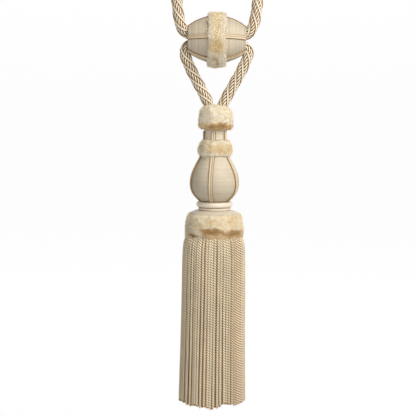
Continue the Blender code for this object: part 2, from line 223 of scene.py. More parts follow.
@dataclass
class SharedEffects:
    """The node groups that more than one finish uses, built once."""

    made: dict[str, bpy.types.NodeTree] = field(default_factory=dict)

    def fibres(self) -> bpy.types.NodeTree:
        """Fine filaments that run along a yarn: a height and a light-and-dark mask, from stretched noise."""
        if "fibres" not in self.made:
            draft, given = start_group(
                "fibres",
                {"Place": "NodeSocketVector", "Fineness": "NodeSocketFloat"},
                {"Height": "NodeSocketFloat", "Mask": "NodeSocketFloat"},
            )
            fine = draft.noise(given["Place"], given["Fineness"], 3.0, 0.6)
            draft.add("NodeGroupOutput", {"Height": fine, "Mask": draft.ramp(fine, 0.32, 0.68)})
            self.made["fibres"] = draft.tree
        return self.made["fibres"]

    def mottle(self) -> bpy.types.NodeTree:
        """Slow changes of shade over a piece, as hand-dyed and hand-wound yarn has."""
        if "mottle" not in self.made:
            draft, given = start_group(
                "mottle",
                {"Place": "NodeSocketVector", "Size": "NodeSocketFloat", "Depth": "NodeSocketFloat"},
                {"Shade": "NodeSocketFloat"},
            )
            scale = draft.math("DIVIDE", 1.0, given["Size"])
            away = draft.math("SUBTRACT", draft.noise(given["Place"], scale), 0.5)
            shade = draft.math("MULTIPLY_ADD", away, given["Depth"], 1.0)
            draft.add("NodeGroupOutput", {"Shade": shade})
            self.made["mottle"] = draft.tree
        return self.made["mottle"]

    def threads(self) -> bpy.types.NodeTree:
        """The valleys between wound threads, which the finishes darken as painted shade, and the uneven tone
        from thread to thread.
        """
        if "threads" not in self.made:
            draft, given = start_group(
                "threads",
                {"Along": "NodeSocketFloat", "Pitch": "NodeSocketFloat"},
                {"Valley": "NodeSocketFloat", "Shade": "NodeSocketFloat"},
            )
            turns = draft.math("DIVIDE", given["Along"], given["Pitch"])
            wave = draft.math("COSINE", draft.math("MULTIPLY", turns, math.tau))
            valley = draft.ramp(wave, -1.0, 0.4, 1.0, 0.0)
            each = draft.add(
                "ShaderNodeTexNoise", {"W": turns, "Scale": 0.28, "Detail": 2.0}, noise_dimensions="1D"
            )
            draft.add("NodeGroupOutput", {"Valley": valley, "Shade": each.outputs["Fac"]})
            self.made["threads"] = draft.tree
        return self.made["threads"]


EFFECTS = SharedEffects()


# ---------------------------------------------------------------------------------------------------------
# Finishes


@dataclass(frozen=True)
class Finish:
    """What every finish of the tassel has.

    Attributes:
        name: the material's name.
        light: the colour where the yarn faces out.
        deep: the colour that a finish mixes in by its masks: painted shade down between yarns, in thread
            valleys, at cord feet and in grooves, and in pile the colour of its darker streaks.
        roughness: how matt the yarn is.
        sheen: how much of the fibres' soft edge light it has.
    """

    name: str
    light: Colour
    deep: Colour
    roughness: float
    sheen: float

    def start(self) -> tuple[bpy.types.Material, Draft]:
        """The new material and a draft on its emptied tree."""
        made = bpy.data.materials.new(self.name)
        made.use_nodes = True
        return made, Draft(made.node_tree)

    def close(
        self,
        draft: Draft,
        colour: Socket,
        height: Socket,
        relief: float,
        rough: Socket | None = None,
    ) -> None:
        """Adds the shader and the output.

        Args:
            draft: the material's draft.
            colour: the base colour.
            height: the height for the bump.
            relief: the bump's distance, in metres.
            rough: a roughness that changes over the surface, if it does.
        """
        bump = draft.add("ShaderNodeBump", {"Height": height, "Distance": relief, "Strength": 0.8})
        shader = draft.add(
            "ShaderNodeBsdfPrincipled",
            {
                "Base Color": colour,
                "Roughness": self.roughness if rough is None else rough,
                "Sheen Weight": self.sheen,
                "Sheen Roughness": 0.4,
                "Specular IOR Level": 0.45,
                "Normal": bump.outputs["Normal"],
            },
        )
        draft.add("ShaderNodeOutputMaterial", {"Surface": shader.outputs["BSDF"]})


@dataclass(frozen=True)
class PliedFinish(Finish):
    """Yarn laid up into strands and cords, light on its crowns, with painted brown shade down between them.

    Attributes:
        crown_from: the crown value at which the yarn starts to lighten.
        crown_to: the crown value at which it is lightest.
        strand_shade: how much one cord differs from the next.
    """

    crown_from: float = 0.35
    crown_to: float = 0.9
    strand_shade: float = 0.16

    def material(self) -> bpy.types.Material:
        """Builds the material."""
        made, draft = self.start()
        crown = draft.attribute("crown")
        tone = draft.attribute("tone")
        route = draft.route()
        group = draft.group(
            EFFECTS.fibres(), {"Place": draft.stretched(route, (1.0, 0.3, 1.0)), "Fineness": 9.0}
        )
        place = draft.place()
        slow = draft.group(EFFECTS.mottle(), {"Place": place, "Size": 0.012, "Depth": 0.35})
        # painted shade: where the crown value is low, down between yarns and cords, the deep brown is mixed in
        lit = draft.ramp(crown, self.crown_from, self.crown_to)
        colour = draft.mix(lit, self.deep, self.light)
        shade = draft.math("MULTIPLY_ADD", draft.math("SUBTRACT", tone, 0.5), self.strand_shade, 1.0)
        shade = draft.math("MULTIPLY", shade, slow.outputs["Shade"])
        fine = draft.math("MULTIPLY_ADD", group.outputs["Mask"], 0.14, 0.91)
        colour = draft.scaled(colour, draft.math("MULTIPLY", shade, fine))
        rough = draft.math("MULTIPLY_ADD", group.outputs["Mask"], -0.12, self.roughness + 0.06)
        self.close(draft, colour, group.outputs["Height"], 0.00012, rough)
        return made


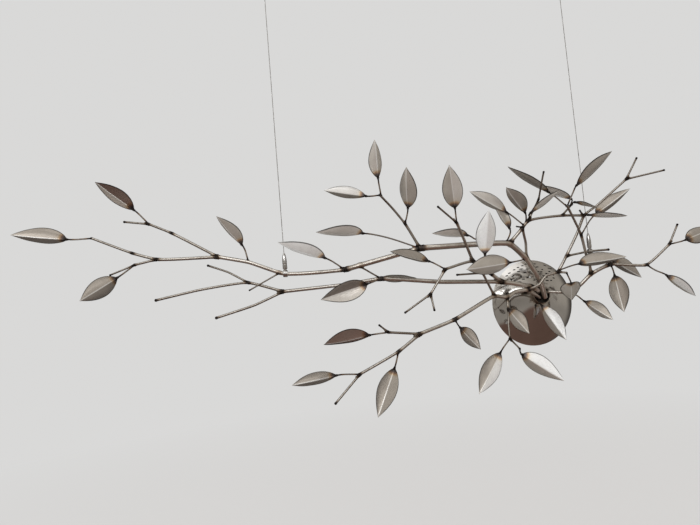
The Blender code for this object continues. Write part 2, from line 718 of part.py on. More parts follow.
def build_cable(name, place, top):
    """One taut cable with its gripper on a rod and its ceiling fitting."""
    centre, along, radius = spot_on(place)
    bore = radius + CLAMP_GAP
    outer = bore + CLAMP_WALL
    side = side_vector(along)
    rings = []
    for radius, shift in ((bore, -1), (outer, -1), (outer, 1), (bore, 1)):
        middle = centre + along * (shift * CLAMP_WIDTH / 2)
        rings.append(square_ring(middle, along, side, radius, CLAMP_SIDES))
    body = bmesh.new()
    rows = [[body.verts.new(point * MM) for point in ring] for ring in rings]
    for row, ahead in zip(rows, rows[1:] + rows[:1]):
        for k in range(CLAMP_SIDES):
            following = (k + 1) % CLAMP_SIDES
            body.faces.new((row[k], row[following], ahead[following], ahead[k]))
    clamp = finish("gripper_" + name, body)
    foot = centre + Vector((0, 0, outer - BARREL_SINK))
    nose_top = GRIPPER_BARREL + GRIPPER_NOSE
    barrel = upright_turning("barrel", foot, [
        (0, GRIPPER_RADIUS * 0.8), (2.5, GRIPPER_RADIUS), (GRIPPER_BARREL, GRIPPER_RADIUS),
        (GRIPPER_BARREL + GRIPPER_NOSE * 0.6, GRIPPER_RADIUS * 0.72), (nose_top, GRIPPER_RADIUS * 0.42)])
    union = clamp.modifiers.new("weld", 'BOOLEAN')
    union.operation = 'UNION'
    union.object = barrel
    bake(clamp, [barrel])
    dress(clamp, (0.62, 0.62, 0.63), 0.16)

    low = foot + Vector((0, 0, nose_top + FIT_GAP))
    curve = bpy.data.curves.new("cable_" + name, 'CURVE')
    curve.dimensions = '3D'
    curve.bevel_depth = CABLE_DIAMETER / 2 * MM
    curve.bevel_resolution = 2
    curve.use_fill_caps = True
    line = curve.splines.new('POLY')
    line.points.add(1)
    line.points[0].co = (*(low * MM), 1)
    line.points[1].co = (low.x * MM, low.y * MM, (top - FIT_GAP) * MM, 1)
    cable = bpy.data.objects.new("cable_" + name, curve)
    bpy.context.scene.collection.objects.link(cable)
    cable.data.materials.append(steel("cable_" + name + "_steel", (0.55, 0.55, 0.56), 0.3))

    seat = Vector((low.x, low.y, top))
    fitting = upright_turning("ceiling_fitting_" + name, seat, [
        (0, FITTING_RADIUS * 0.45), (FITTING_HEIGHT * 0.35, FITTING_RADIUS * 0.5),
        (FITTING_HEIGHT * 0.55, FITTING_RADIUS), (FITTING_HEIGHT, FITTING_RADIUS)])
    dress(fitting, (0.60, 0.60, 0.61), 0.2)


# ---------------------------------------------------------------- assembly


def build():
    """Build the whole sculpture."""
    for old in list(bpy.data.objects):
        bpy.data.objects.remove(old)
    build_upper_bough()
    build_left_fork()
    build_middle_bough()
    build_spur()
    build_high_twig()
    build_lower_bough()
    build_drop_twig()
    build_right_bough()
    build_crossing_stem()
    build_crown()
    build_leaves()
    build_dome()
    build_back_plate()
    build_socket()
    build_cable("left", ("upper", 10, -3), CABLE_TOP_LEFT)
    build_cable("right", ("clamp_twig", 1, 3), CABLE_TOP_RIGHT)


build()
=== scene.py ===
"""Looks of the metal branch: round bar boughs, folded sheet leaves and a polished wall dome.

The wall is the plane y = 0 and the branch stands out of it towards -y.  The origin is the
centre of the flat back of the wall plate.  Lengths in the plan are millimetres.  A rod runs
from joint to joint, and every step is (length, heading, lean):
heading is the direction along the wall in degrees, 0 to the right and 90 up,
lean is the angle out of the wall in degrees.
"""
import math

import bmesh
import bpy
import numpy
from mathutils import Matrix, Vector, noise


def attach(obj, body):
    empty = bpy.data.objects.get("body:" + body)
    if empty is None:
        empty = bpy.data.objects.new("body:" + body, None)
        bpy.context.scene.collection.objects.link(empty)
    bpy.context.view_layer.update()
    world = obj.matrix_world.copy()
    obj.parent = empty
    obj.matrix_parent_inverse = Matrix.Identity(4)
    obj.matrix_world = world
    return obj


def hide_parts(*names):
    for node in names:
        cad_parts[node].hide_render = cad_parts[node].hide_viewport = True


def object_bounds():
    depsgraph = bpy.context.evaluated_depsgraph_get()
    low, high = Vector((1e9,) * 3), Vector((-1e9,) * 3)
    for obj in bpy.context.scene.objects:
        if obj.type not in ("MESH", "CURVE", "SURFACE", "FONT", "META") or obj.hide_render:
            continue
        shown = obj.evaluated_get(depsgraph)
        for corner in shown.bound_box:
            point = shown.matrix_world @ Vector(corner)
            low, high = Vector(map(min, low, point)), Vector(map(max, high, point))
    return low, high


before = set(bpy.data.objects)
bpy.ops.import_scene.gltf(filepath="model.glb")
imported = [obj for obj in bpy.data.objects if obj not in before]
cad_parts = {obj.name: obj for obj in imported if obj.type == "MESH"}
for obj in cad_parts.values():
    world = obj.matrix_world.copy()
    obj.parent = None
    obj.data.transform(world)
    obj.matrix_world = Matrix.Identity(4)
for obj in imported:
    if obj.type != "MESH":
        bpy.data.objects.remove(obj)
cad_low, cad_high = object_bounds()

MM = 0.001

# ---------------------------------------------------------------- camera and stage

CAMERA_PLACE = (-0.6598, -1.2769, 0.0176)
CAMERA_YAW = 10.39          # degrees, turned to the right
CAMERA_PITCH = 4.69         # degrees, tilted up
CAMERA_ROLL = 4.84          # degrees, leaning clockwise
CAMERA_LENS = 30

BACKGROUND = (0.695, 0.692, 0.685)
FLOOR_DROP = 0.50           # metres from the lowest leaf to the floor
FLOOR_REACH = 60            # metres from the middle of the floor to its edges
FLOOR_COLOR = (0.62, 0.61, 0.60)

# the room that the metal reflects
ROOM_FRONT = (0.30, 0.272, 0.240)
ROOM_SIDES = (0.43, 0.39, 0.34)
ROOM_CORNERS = (0.20, 0.18, 0.16)
ROOM_BACK = (0.075, 0.066, 0.058)
CEILING_LEFT = (0.92, 0.88, 0.82)
CEILING_RIGHT = (0.42, 0.38, 0.33)
PALE_GROUND = (0.34, 0.31, 0.275)
BROWN_BOARDS = (0.150, 0.092, 0.072)
SOFT_LIGHT = (1.06, 1.06, 1.06)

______

◆ Directions ◆
Write out only the lines that run from the line containing "build_back_plate()" through the line containing "cad_low, cad_high = object_bounds()", both included, exactly as they appear above.

◆ The response ◆
    build_back_plate()
    build_socket()
    build_cable("left", ("upper", 10, -3), CABLE_TOP_LEFT)
    build_cable("right", ("clamp_twig", 1, 3), CABLE_TOP_RIGHT)


build()
=== scene.py ===
"""Looks of the metal branch: round bar boughs, folded sheet leaves and a polished wall dome.

The wall is the plane y = 0 and the branch stands out of it towards -y.  The origin is the
centre of the flat back of the wall plate.  Lengths in the plan are millimetres.  A rod runs
from joint to joint, and every step is (length, heading, lean):
heading is the direction along the wall in degrees, 0 to the right and 90 up,
lean is the angle out of the wall in degrees.
"""
import math

import bmesh
import bpy
import numpy
from mathutils import Matrix, Vector, noise


def attach(obj, body):
    empty = bpy.data.objects.get("body:" + body)
    if empty is None:
        empty = bpy.data.objects.new("body:" + body, None)
        bpy.context.scene.collection.objects.link(empty)
    bpy.context.view_layer.update()
    world = obj.matrix_world.copy()
    obj.parent = empty
    obj.matrix_parent_inverse = Matrix.Identity(4)
    obj.matrix_world = world
    return obj


def hide_parts(*names):
    for node in names:
        cad_parts[node].hide_render = cad_parts[node].hide_viewport = True


def object_bounds():
    depsgraph = bpy.context.evaluated_depsgraph_get()
    low, high = Vector((1e9,) * 3), Vector((-1e9,) * 3)
    for obj in bpy.context.scene.objects:
        if obj.type not in ("MESH", "CURVE", "SURFACE", "FONT", "META") or obj.hide_render:
            continue
        shown = obj.evaluated_get(depsgraph)
        for corner in shown.bound_box:
            point = shown.matrix_world @ Vector(corner)
            low, high = Vector(map(min, low, point)), Vector(map(max, high, point))
    return low, high


before = set(bpy.data.objects)
bpy.ops.import_scene.gltf(filepath="model.glb")
imported = [obj for obj in bpy.data.objects if obj not in before]
cad_parts = {obj.name: obj for obj in imported if obj.type == "MESH"}
for obj in cad_parts.values():
    world = obj.matrix_world.copy()
    obj.parent = None
    obj.data.transform(world)
    obj.matrix_world = Matrix.Identity(4)
for obj in imported:
    if obj.type != "MESH":
        bpy.data.objects.remove(obj)
cad_low, cad_high = object_bounds()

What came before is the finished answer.